There is no doubt that Elie Wiesel would agree with Camus. In his 1986 Nobel Peace Prize address, Wiesel carried on in a similar vein, “We must always take sides. Neutrality helps the oppressor, never the victim. Silence encourages the tormentor, never the tormented. Sometimes we must interfere. When human lives are endangered, when human dignity is in jeopardy, national borders and sensitivities become irrelevant.”
As each day we read more sickening reports of the deaths of innocent Palestinians and Israelis in an increasing spiral of violence, the urgency to speak out clearly, pay up personally and interfere with injustice becomes even greater and requires an exacting moral courage. On so many issues, Wiesel has called on every person to speak in witness. But when it comes to Israel, it is people like Baruch Kimmerling, rather than Wiesel himself, who have heeded the call. Here is part of an article Kimmerling, an Israeli, published in an Israeli paper this February 2002:
“I accuse those people, of all ranks, who order the black flag hoisted above them, and those who follow their unlawful orders.
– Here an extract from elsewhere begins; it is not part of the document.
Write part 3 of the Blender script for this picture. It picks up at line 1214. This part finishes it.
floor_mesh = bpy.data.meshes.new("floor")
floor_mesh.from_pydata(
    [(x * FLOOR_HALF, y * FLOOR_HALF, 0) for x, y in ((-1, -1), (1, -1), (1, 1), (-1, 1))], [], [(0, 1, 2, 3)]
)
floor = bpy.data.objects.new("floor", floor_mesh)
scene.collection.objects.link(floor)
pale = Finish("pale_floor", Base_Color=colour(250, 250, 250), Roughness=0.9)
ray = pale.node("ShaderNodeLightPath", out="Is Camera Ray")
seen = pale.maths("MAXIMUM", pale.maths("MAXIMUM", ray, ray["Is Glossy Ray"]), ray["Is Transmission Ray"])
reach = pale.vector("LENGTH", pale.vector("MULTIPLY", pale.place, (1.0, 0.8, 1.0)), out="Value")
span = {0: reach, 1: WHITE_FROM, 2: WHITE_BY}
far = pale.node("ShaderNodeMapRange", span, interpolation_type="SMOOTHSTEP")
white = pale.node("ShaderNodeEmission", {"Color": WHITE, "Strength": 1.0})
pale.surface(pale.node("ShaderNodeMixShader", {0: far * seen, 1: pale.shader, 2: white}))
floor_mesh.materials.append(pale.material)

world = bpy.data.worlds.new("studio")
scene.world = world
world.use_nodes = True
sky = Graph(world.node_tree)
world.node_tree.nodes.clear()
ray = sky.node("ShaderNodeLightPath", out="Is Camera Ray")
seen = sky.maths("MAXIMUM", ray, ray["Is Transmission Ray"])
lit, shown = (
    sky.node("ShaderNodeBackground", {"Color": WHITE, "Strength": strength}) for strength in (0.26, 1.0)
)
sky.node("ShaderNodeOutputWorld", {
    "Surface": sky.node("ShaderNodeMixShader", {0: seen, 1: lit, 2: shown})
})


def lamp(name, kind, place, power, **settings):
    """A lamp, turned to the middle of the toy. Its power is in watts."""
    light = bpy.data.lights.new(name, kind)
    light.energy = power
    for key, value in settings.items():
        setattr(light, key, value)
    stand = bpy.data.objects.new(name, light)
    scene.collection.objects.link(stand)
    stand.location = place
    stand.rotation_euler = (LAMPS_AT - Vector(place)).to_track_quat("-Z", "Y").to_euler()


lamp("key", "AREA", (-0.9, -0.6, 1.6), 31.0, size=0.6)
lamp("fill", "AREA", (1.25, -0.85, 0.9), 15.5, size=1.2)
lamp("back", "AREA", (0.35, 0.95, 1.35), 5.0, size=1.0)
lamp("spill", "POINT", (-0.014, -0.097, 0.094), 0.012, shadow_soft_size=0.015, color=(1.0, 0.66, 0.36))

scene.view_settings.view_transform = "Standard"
The late philosopher Yeshayahu Leibovitz was right — the occupation has ruined every good part and destroyed the moral infrastructure upon which Israeli society exists. Let’s stop this march of fools and build society anew, clean of militarism and oppression and exploitation of other people, if not worse.
“I accuse everyone who sees and knows all of this of doing nothing to prevent the emerging catastrophe. Sabra and Shatilla events were nothing compared to what has happened and what is going to happen to us. We have to go out not only to the town squares, but also to the checkpoints. We have to speak to the soldiers in the tanks and the troop carriers — like the Russians spoke to their soldiers when they were ordered to retake control in Red Square — before entry into Palestinian cities turns into a murderous urban warfare.
“And I accuse myself of knowing all of this, yet crying little and keeping quiet too often.”